Jacques, mon ami le poète, Alexandre Trauner qui repose près de toi et Joseph Kosma furent tes amis, oserais-je employer l' expression..... " d' amis utérins "..... et, tous les trois, vous manquez terriblement à Montmartre, à Paname, au cinéma, à la poésie et à la chanson.
Sans doute, comme moi, es-tu venu t' asseoir sur un rocher, à deux pas d' ici, à Goury, sans doute as-tu admiré la Manche grise et sauvage, sans doute as-tu, toi aussi, parlé aux vagues et au vent, et c' est cette nature si belle dans sa brutalité, sa violence, si belle dans ce qu' elle a d' indocile, qui t' a incité à venir à Omonville à la recherche d' autres muses et des sirènes du Raz Blanchard.

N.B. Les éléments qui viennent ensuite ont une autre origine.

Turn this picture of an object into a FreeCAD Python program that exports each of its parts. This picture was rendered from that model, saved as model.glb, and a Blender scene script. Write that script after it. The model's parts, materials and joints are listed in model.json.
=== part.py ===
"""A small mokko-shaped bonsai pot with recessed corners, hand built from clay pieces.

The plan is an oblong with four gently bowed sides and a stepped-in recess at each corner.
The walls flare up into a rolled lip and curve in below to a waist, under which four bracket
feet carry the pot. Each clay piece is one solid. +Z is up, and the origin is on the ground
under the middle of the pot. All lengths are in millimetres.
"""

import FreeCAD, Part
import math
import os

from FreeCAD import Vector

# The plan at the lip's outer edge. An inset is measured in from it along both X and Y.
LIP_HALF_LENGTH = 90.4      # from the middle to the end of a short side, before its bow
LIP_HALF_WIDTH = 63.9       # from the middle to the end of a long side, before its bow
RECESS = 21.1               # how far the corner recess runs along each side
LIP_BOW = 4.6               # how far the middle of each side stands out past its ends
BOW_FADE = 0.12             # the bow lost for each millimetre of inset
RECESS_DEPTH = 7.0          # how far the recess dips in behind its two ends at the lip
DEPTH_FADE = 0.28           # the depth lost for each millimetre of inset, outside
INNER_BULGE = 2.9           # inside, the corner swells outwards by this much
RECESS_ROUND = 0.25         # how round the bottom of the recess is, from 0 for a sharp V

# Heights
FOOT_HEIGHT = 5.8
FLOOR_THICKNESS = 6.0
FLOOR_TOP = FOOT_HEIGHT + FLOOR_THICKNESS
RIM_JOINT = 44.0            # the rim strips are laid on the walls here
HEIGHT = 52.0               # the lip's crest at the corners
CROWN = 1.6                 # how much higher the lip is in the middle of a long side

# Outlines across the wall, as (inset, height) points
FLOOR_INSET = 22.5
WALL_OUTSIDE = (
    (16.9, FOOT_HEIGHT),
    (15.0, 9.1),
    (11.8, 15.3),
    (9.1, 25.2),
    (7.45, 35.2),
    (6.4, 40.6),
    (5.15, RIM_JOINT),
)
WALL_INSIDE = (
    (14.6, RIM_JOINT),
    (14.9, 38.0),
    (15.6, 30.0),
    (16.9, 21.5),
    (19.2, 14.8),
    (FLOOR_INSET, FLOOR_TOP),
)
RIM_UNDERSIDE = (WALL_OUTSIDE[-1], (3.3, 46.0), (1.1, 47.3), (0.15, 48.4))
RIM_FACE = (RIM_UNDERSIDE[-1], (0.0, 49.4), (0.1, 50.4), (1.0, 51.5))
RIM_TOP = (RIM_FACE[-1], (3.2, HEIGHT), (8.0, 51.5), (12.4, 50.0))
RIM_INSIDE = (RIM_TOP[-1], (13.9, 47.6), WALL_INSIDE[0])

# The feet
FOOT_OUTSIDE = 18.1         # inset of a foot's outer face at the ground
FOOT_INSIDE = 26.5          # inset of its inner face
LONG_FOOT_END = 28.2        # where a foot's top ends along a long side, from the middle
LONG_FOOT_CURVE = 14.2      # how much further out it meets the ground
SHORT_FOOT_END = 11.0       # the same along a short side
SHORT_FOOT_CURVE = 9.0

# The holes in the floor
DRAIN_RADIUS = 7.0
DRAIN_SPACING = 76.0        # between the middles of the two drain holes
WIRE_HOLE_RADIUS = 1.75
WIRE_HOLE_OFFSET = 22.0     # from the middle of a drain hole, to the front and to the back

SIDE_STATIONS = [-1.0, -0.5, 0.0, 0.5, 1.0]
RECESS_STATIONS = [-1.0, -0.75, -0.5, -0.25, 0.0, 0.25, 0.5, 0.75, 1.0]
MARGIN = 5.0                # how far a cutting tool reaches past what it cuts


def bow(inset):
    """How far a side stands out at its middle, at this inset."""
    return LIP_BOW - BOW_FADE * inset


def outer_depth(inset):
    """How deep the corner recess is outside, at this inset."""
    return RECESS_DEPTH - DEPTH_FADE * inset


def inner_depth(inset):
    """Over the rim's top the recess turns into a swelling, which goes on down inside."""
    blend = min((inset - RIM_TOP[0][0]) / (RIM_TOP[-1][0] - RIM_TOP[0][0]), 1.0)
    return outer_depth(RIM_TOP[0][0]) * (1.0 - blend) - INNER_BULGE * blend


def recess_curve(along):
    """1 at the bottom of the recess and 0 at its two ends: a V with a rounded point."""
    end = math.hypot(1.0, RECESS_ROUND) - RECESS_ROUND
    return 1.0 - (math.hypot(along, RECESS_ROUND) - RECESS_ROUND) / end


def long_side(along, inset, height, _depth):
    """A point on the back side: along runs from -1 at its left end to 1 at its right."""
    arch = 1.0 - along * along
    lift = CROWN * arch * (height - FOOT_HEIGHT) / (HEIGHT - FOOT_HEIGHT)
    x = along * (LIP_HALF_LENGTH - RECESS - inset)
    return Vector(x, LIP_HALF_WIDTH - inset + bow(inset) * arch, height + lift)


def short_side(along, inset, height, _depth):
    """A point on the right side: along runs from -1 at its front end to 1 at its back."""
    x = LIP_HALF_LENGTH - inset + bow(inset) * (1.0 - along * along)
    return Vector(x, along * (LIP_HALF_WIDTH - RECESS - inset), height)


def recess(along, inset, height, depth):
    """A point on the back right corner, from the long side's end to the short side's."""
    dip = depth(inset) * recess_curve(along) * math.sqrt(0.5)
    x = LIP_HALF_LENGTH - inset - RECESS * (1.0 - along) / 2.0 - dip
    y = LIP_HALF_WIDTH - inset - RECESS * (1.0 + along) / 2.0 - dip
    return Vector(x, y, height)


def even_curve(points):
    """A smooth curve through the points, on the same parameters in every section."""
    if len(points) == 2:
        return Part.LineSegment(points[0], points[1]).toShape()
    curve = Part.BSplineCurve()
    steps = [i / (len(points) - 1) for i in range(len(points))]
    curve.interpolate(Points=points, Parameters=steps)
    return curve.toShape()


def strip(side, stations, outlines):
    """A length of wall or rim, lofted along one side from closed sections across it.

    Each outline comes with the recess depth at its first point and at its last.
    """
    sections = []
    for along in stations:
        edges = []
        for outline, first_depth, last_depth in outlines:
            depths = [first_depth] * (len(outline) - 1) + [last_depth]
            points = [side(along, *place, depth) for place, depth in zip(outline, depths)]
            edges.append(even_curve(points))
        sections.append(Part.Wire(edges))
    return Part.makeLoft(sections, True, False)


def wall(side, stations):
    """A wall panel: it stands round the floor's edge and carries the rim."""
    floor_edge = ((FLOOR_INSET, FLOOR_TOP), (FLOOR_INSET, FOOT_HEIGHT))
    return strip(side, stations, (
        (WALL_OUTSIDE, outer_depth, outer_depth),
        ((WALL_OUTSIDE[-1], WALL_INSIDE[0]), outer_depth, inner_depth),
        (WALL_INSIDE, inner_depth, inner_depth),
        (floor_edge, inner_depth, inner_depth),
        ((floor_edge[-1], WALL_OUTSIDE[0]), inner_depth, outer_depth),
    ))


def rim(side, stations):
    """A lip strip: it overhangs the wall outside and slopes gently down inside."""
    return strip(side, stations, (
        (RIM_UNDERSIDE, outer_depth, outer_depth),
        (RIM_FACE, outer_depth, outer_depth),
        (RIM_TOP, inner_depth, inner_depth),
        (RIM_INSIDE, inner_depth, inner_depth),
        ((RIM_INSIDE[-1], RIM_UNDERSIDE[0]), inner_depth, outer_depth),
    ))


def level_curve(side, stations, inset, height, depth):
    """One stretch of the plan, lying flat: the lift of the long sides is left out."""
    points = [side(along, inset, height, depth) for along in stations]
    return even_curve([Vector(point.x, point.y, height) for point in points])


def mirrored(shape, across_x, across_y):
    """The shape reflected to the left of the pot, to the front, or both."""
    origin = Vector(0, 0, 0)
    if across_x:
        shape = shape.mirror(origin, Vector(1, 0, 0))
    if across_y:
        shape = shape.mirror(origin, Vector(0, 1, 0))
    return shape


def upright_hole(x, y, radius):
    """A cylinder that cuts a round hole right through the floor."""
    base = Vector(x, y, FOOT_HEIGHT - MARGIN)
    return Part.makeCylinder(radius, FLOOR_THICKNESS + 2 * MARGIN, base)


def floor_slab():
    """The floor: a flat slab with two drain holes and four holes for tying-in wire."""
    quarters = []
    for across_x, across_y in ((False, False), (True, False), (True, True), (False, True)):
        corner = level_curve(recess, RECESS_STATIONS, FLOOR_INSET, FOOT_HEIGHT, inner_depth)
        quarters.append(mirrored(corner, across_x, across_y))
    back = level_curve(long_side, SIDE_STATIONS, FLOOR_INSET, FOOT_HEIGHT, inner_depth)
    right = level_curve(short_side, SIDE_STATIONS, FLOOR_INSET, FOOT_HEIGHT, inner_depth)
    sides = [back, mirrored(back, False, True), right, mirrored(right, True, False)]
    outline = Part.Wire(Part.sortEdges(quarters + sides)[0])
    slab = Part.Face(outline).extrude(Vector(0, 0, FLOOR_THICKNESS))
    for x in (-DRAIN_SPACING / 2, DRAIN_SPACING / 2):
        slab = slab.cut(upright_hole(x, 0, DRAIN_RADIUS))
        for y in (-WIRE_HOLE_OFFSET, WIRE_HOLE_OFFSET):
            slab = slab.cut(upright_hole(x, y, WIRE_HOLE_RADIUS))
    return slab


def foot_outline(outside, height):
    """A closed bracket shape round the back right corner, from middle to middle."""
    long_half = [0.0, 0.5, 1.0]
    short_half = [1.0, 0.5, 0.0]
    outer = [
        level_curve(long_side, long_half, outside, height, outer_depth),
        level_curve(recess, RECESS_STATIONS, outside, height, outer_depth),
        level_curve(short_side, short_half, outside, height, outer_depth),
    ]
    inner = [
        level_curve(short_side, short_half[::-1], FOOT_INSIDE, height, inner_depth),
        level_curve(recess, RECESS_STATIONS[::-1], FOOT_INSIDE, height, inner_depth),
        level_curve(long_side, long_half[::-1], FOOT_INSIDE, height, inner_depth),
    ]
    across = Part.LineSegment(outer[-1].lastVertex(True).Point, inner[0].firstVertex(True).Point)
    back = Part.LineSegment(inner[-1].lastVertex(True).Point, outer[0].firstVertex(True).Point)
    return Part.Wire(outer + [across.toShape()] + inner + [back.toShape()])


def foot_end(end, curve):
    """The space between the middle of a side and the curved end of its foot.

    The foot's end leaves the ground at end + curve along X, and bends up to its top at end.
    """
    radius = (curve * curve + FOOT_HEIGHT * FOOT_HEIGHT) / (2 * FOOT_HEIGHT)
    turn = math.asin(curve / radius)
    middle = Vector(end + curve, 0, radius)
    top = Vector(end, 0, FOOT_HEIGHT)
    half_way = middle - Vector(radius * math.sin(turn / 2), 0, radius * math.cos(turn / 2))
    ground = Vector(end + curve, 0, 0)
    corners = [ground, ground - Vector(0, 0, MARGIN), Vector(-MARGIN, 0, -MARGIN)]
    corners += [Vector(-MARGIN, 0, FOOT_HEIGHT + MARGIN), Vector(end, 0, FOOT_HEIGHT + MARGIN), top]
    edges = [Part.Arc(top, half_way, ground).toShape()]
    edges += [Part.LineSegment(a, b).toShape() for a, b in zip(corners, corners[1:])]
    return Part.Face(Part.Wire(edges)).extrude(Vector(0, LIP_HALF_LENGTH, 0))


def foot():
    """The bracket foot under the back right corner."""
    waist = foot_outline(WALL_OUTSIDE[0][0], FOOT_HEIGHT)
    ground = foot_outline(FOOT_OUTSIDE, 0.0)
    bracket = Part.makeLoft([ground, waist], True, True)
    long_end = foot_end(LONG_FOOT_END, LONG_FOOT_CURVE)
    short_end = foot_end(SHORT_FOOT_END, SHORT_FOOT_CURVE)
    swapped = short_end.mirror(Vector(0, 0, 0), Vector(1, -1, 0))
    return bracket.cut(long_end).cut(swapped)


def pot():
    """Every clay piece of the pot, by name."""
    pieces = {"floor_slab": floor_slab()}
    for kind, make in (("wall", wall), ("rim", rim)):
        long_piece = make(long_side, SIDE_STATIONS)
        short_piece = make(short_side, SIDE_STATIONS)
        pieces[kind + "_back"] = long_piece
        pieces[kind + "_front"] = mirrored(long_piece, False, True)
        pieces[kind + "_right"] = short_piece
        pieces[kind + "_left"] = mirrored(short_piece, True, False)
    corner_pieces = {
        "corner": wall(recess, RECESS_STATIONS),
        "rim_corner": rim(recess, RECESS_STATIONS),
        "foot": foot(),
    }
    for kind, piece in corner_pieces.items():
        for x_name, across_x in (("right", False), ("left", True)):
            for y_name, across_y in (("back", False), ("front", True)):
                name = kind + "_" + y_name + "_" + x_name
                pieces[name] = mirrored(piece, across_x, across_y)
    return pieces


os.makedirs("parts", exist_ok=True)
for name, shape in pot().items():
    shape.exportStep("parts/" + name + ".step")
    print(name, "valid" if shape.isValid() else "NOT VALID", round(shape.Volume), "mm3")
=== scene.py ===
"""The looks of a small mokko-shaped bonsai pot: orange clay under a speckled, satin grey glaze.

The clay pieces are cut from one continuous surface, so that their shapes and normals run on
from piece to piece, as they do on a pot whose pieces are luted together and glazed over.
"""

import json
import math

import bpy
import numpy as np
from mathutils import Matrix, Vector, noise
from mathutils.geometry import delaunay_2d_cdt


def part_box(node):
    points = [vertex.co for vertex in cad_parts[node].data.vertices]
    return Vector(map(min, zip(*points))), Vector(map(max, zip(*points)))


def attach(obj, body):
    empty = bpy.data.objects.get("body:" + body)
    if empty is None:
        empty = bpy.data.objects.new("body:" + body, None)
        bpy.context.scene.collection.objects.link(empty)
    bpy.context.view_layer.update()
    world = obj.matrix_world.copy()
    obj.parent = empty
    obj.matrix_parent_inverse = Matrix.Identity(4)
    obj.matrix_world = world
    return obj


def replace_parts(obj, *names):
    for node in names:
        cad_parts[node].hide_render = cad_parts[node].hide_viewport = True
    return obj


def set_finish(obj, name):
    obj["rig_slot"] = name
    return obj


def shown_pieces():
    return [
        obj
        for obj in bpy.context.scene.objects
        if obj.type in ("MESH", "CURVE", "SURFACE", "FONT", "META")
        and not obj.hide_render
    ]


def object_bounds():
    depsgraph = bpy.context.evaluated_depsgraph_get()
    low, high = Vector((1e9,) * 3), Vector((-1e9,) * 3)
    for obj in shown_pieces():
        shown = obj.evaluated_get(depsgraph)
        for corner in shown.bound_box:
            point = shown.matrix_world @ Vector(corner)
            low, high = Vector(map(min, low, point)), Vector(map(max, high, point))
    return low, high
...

Jacques, mon ami Jacques le poète, il ne suffit pas d' avoir donné ton nom à de nombreuses écoles, non, ne vaudrait-il pas mieux que chaque enfant apprenne " le cancre " et non pas " le chant de guerre pour l' armée du Rhin ", la Marseillaise, ce chant de haine de ce prédateur de Rouget de l' Isle !
A bientôt Jacques, je reviendrais te voir prochainement ici, chez toi à Omonville, et je m' installerais comme je le fais souvent, sur la marche de la petite porte latérale du cimetière, face au caillou sur lequel ton nom est gravé..... Jacques Prévert.